According to a new study from the Metropolitan Policy Program at The Brookings Institution, employment in the gig economy is growing faster than payroll employment, CNBC reported.
In the last two decades, gig employment – which includes independent contractors such as those working for ride-hailing services like Uber – has grown by 27 percent more than payroll employment, CNBC found. The source noted that the expansion is especially dramatic in the ground transportation industry, which has seen the number of gig economy employees grow 44 percent more than traditional employees.
CNBC also reported that 81 percent of the gig economy growth in the past four years occurred in the 25 largest metro areas in the country. Industry analysts believe that the shift may hint at the eventual replacement of payroll jobs with contractor positions.

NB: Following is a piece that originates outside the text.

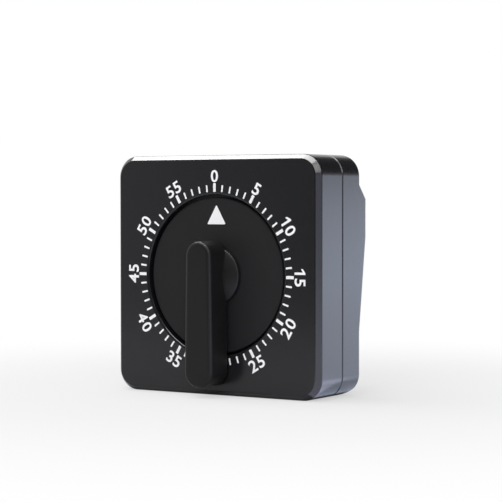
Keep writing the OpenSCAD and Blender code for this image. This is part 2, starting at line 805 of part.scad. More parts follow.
module lever_knob() {
    rim_y = disc_recess - hub_rim;
    cap_r = (hub_r * hub_r + hub_dome * hub_dome) / (2 * hub_dome);
    cap_angle = asin(hub_r / cap_r);
    dome = [for (i = [1:arc_steps]) let (a = cap_angle * (1 - i / arc_steps))
        [cap_r * sin(a), rim_y - hub_dome + cap_r * (1 - cos(a))]];
    // The two sides of the grip are tangent to its two round ends
    side_len = grip_span * cos(grip_taper);
    inner = -2 * (tip_r - blunt_r) - over;
    color("#1d1d1e") seat() difference() {
        union() {
            for (s = [0, 1]) mirror([s, 0, 0]) at([0, blunt_z]) rotate([0, -grip_taper, 0])
                translate([0, 0, -side_len]) linear_extrude(side_len)
                    polygon(concat([[inner, -grip_gap]], grip_side(blunt_r), [[inner, -grip_rise]]));
            for (end = [[blunt_z, blunt_r], [tip_r - grip_tip, tip_r]]) at([0, end[0]])
                turned() polygon(concat([[0, -grip_gap]], grip_side(end[1]), [[0, -grip_rise]]));
            turned() polygon(concat([[0, disc_recess], [hub_r, disc_recess], [hub_r, rim_y + hub_soft],
                [hub_r - hub_soft, rim_y - hub_soft / 3]], dome));
            rod(disc_recess - eps, stem_end - disc_recess, stem_r);
            for (sx = [-1, 1]) at([sx * peg_x, 0]) rod(disc_recess - eps, disc_t, peg_r);
        }
        slab(bore_floor - grip_rise, grip_rise - bore_floor + front_plate_y) arbor_end(fit);
    }
}

// Section of the arbor's front end: round with one flat
module arbor_end(gap) {
    side = 4 * main_arbor_r;
    intersection() {
        circle(main_arbor_r + gap);
        translate([-side / 2, arbor_flat + gap - side]) square(side);
    }
}

module main_arbor() {
    collar_y = gap_y + end_play;
    color("#b8b8bc") seat() {
        slab(arbor_tip, stem_end - arbor_tip) arbor_end(0);
        rod(stem_end - eps, strike_y + strike_t + stub - stem_end, main_arbor_r);
        rod(collar_y, main_y - collar_y, main_arbor_r + 2 * step_in);
    }
}

module main_wheel() {
    color("#c9a227") seat() train_wheel(main_y, main_teeth, main_module, main_phase, main_arbor_r + fit, 0);
}

module ratchet_wheel() {
    pitch = 360 / ratchet_teeth;
    // A tooth's steep side stands just ahead of the click's tip
    lead = 1.5;
    start = click_angle - lead;
    color("#a8a8ac") seat() slab(ratchet_y, wheel_t) difference() {
        polygon([for (k = [0:ratchet_teeth - 1], r = [ratchet_r, ratchet_r - ratchet_depth])
            polar(r, start + k * pitch)]);
        circle(main_arbor_r + fit);
    }
}

module click_post() {
    foot_y = main_y + wheel_t;
    color("#b8b8bc") seat() at(click_at) {
        rod(foot_y, ratchet_y - foot_y - slack, click_pin_r + step_in);
        rod(foot_y, ratchet_y - foot_y + wheel_t + slack, click_pin_r);
    }
}

module click() {
    low = click_place(click_rise - click_r + step_in, click_len);
    high = click_place(click_rise + click_r - step_in, click_len);
    color("#a8a8ac") seat() slab(ratchet_y, wheel_t) difference() {
        union() {
            translate(click_at) circle(click_r);
            polygon([click_place(0, 0), click_place(click_tip_w, 0),
                click_place(click_hook_out + click_tip_w, click_hook_back / 3),
                click_place(click_arch_out + click_arm_w, click_arch_back), high, low,
                click_place(click_arch_out, click_arch_back), click_place(click_hook_out, click_hook_back)]);
        }
        translate(click_at) circle(click_pin_r + pivot_play);
    }
}

module click_spring() {
    foot = click_place(click_foot_out, click_foot_back);
    foot_y = main_y + wheel_t;
    strip_w = 0.75 * flat_w;
    rest_out = click_hook_out + click_tip_w + strip_w / 2 + stub;
    color("#cfd2d6") seat() {
        slab(ratchet_y + 2 * slack, flat_w)
            bar(foot, click_place(rest_out, click_hook_back + flat_w), strip_w);
        at(foot) rod(foot_y, ratchet_y - foot_y + 2 * slack + flat_w / 2, flat_w);
    }
}

module alarm_cam() {
    notch_w = 2 * nose_r + over;
    color("#d9d9d2") seat() slab(strike_y, strike_t) difference() {
        circle(cam_r);
        translate([cam_r - cam_notch, -notch_w / 2]) square([2 * cam_notch, notch_w]);
        circle(main_arbor_r + fit);
    }
}

module mainspring() {
    inside_r = main_arbor_r + slack + spring_strip / 2;
    outside_r = spring_r - spring_strip / 2;
    hook_at = pillars_at[0];
    hook_r = pillar_r + fit + spring_strip / 2;
    // The strip leaves the coil where it can run straight past the pillar's side
    leave = atan2(hook_at[1], hook_at[0]) - acos((outside_r - hook_r) / norm(hook_at));
    steps = 24 * spring_turns;
    line = [for (i = [0:steps])
        polar(inside_r + (outside_r - inside_r) * i / steps, leave - 360 * spring_turns * (1 - i / steps))];
    outer = [for (p = line) p * (1 + spring_strip / 2 / norm(p))];
    inner = [for (p = reversed(line)) p * (1 - spring_strip / 2 / norm(p))];
    color("#8f98a3") seat() slab(spring_y, spring_w) {
        polygon(concat(outer, inner));
        bar(line[steps], hook_at + polar(hook_r, leave), spring_strip);
        translate(hook_at) rotate(leave) difference() {
            circle(hook_r + spring_strip / 2);
            circle(hook_r - spring_strip / 2);
            translate([-2 * hook_r, -4 * hook_r]) square(4 * hook_r);
        }
    }
}

// ------------------------------------------------------------ train

module second_arbor() {
    color("#b8b8bc") seat() at(second_at)
        pinion_arbor(main_module, second_pinion_phase, main_y, plate_t + strike_gap + strike_t + stub,
            arbor_r);
}

module second_wheel() {
    color("#c9a227") seat() at(second_at)
        train_wheel(second_y, second_teeth, second_module, second_phase, arbor_r + fit, wheel_spokes);
}

module strike_wheel() {
    // Two points stand clear of the pallet at rest
    rest_angle = 5;
    root = 0.45;
    tip = 0.25;
    color("#c9a227") seat() at(second_at) slab(strike_y, strike_t) difference() {
        union() {
            circle(arbor_r + step_in);
            for (i = [0:strike_points - 1]) rotate(rest_angle + (i + 0.5) * 360 / strike_points)
                polygon([[0, -root], [strike_r, -tip], [strike_r, tip], [0, root]]);
        }
        circle(arbor_r + fit);
    }
}

module third_arbor() {
    color("#b8b8bc") seat() at(third_at)
        pinion_arbor(second_module, third_pinion_phase, second_y, plate_t + stub, pivot_r);
}

module third_wheel() {
    color("#c9a227") seat() at(third_at)
        train_wheel(third_y, third_teeth, third_module, third_phase, arbor_r + fit, wheel_spokes);
}

module escape_arbor() {
    color("#b8b8bc") seat() at(escape_at)
        pinion_arbor(third_module, escape_pinion_phase, third_y, plate_t + stub, pivot_r);
}

module escape_wheel() {
    tooth = 360 / escape_teeth;
    root = 0.35;
    tip = 0.08;
    inside_r = escape_root_r - stub;
    color("#c9a227") seat() at(escape_at) slab(escape_y, wheel_t) difference() {
        union() {
            circle(escape_root_r);
            for (k = [0:escape_teeth - 1]) rotate(escape_phase + k * tooth)
                polygon([[inside_r, -root], [escape_r, -tip], [escape_r, tip], [inside_r, root]]);
        }
        circle(arbor_r + fit);
        for (i = [0:2]) rotate(i * 120) translate([escape_root_r / 2 + stub, 0]) circle(arbor_r);
    }
}

// ------------------------------------------------------------ escapement

module anchor_arbor() {
    color("#b8b8bc") seat() at(anchor_at) arbor(plate_t + stub, pivot_r);
}

module anchor() {
    color("#a8a8ac") seat() slab(anchor_y, anchor_t) difference() {
        union() {
            translate(anchor_at) circle(arbor_r + 2 * step_in);
            for (p = pins_at) bar(anchor_at, p, anchor_w);
        }
        translate(anchor_at) circle(arbor_r + fit);
        for (p = pins_at) translate(p) circle(pin_r + fit);
    }
}

module anchor_pins() {
    start = escape_y - 2 * slack;
    color("#d8d8dc") seat() for (p = pins_at) at(p) rod(start, anchor_y + anchor_t - start, pin_r);
}

module balance_bar() {
    reach = polar(balance_len - balance_end_r, anchor_dir + 90);
    color("#c9a227") seat() slab(balance_y, balance_t) difference() {
        union() {
            bar(anchor_at - reach, anchor_at + reach, balance_w);
            for (s = [-1, 1]) translate(anchor_at + s * reach) circle(balance_end_r);
            translate(anchor_at) circle(arbor_r + 2 * step_in);
        }
        translate(anchor_at) circle(arbor_r + fit);
    }
}

// ------------------------------------------------------------ hammer

module hammer() {
    finger = nose_at + [nose_reach, 0];
    color("#a8a8ac") seat() slab(strike_y, strike_t) difference() {
        union() {
            translate(hammer_at) circle(hammer_post_r + 3 * step_in);
            bar(hammer_at, elbow_at, hammer_w);
            bar(elbow_at, head_at, hammer_w);
            bar(elbow_at, shoulder_at, 2 * pallet_r);
            bar(shoulder_at, pallet_at, 2 * pallet_r);
            bar(hammer_at, finger, hammer_w);
            bar(finger, nose_at, 2 * nose_r);
        }
        translate(hammer_at) circle(hammer_post_r + pivot_play);
        translate(head_at) circle(head_pin_r + fit);
    }
}

module hammer_head() {
    color("#c9a227") seat() at(head_at) {
        rod(strike_y, strike_t + eps, head_pin_r);
        rod(strike_y + strike_t, hammer_head_len, hammer_head_r);
    }
}

front_shell();
rear_cover();
case_screws();
back_magnets();
front_plate();
back_plate();
pillars();
pillar_nuts();
movement_screws();
bell_post();
bell();
bell_screw();
hammer_post();
hammer_spring();
mainspring();
pointer_disc();
lever_knob();
main_arbor();
main_wheel();
ratchet_wheel();
alarm_cam();
click_post();
click_spring();
click();
second_arbor();
second_wheel();
strike_wheel();
third_arbor();
third_wheel();
escape_arbor();
escape_wheel();
anchor_arbor();
anchor();
anchor_pins();
balance_bar();
hammer();
hammer_head();
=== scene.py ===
# %% [markdown]
# # A wind-up kitchen timer
# The timer is a closed plastic box with a dial sunk into its face and a lever knob on the dial. The gear
# movement inside comes from the CAD model. This first cell loads that model as a fixed frame. Everything
# made later takes its place from it, so nothing has to be fitted by eye.

import json
import math

import bmesh
import bpy
from mathutils import Matrix, Vector


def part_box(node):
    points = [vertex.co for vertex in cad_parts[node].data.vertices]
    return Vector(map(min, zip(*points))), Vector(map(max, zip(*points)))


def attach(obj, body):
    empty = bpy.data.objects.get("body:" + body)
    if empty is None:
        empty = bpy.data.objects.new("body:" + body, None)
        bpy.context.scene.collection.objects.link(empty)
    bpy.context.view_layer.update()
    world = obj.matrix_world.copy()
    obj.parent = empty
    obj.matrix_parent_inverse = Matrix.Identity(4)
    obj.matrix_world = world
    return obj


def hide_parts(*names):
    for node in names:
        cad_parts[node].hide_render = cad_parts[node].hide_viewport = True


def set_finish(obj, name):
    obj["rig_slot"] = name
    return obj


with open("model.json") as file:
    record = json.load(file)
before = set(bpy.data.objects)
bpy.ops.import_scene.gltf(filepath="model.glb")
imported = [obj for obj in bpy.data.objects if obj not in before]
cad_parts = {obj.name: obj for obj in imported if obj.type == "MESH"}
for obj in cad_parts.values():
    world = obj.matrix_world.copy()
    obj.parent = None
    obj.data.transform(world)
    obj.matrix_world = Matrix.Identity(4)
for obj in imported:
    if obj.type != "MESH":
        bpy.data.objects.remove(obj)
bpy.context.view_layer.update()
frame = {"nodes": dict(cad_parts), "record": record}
MM = 0.001
nodes = frame["nodes"]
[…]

To determine the figures, researchers at The Brookings Institution used the IRS classification for “nonemployer firms” as their measure for gig economy employees, the Chicago Tribune explained. Businesses in this category are those with no employees who make $1,000 or more per year.
“This is, I think, a proxy measure that we’re very comfortable with, but it is a proxy,” said Mark Muro, co-author of the study and the director of policy at the Metropolitan Policy Program at The Brookings Institution, in an interview with the source. “We don’t have a specific measure of every single person using these platforms, and we are likely undercounting.”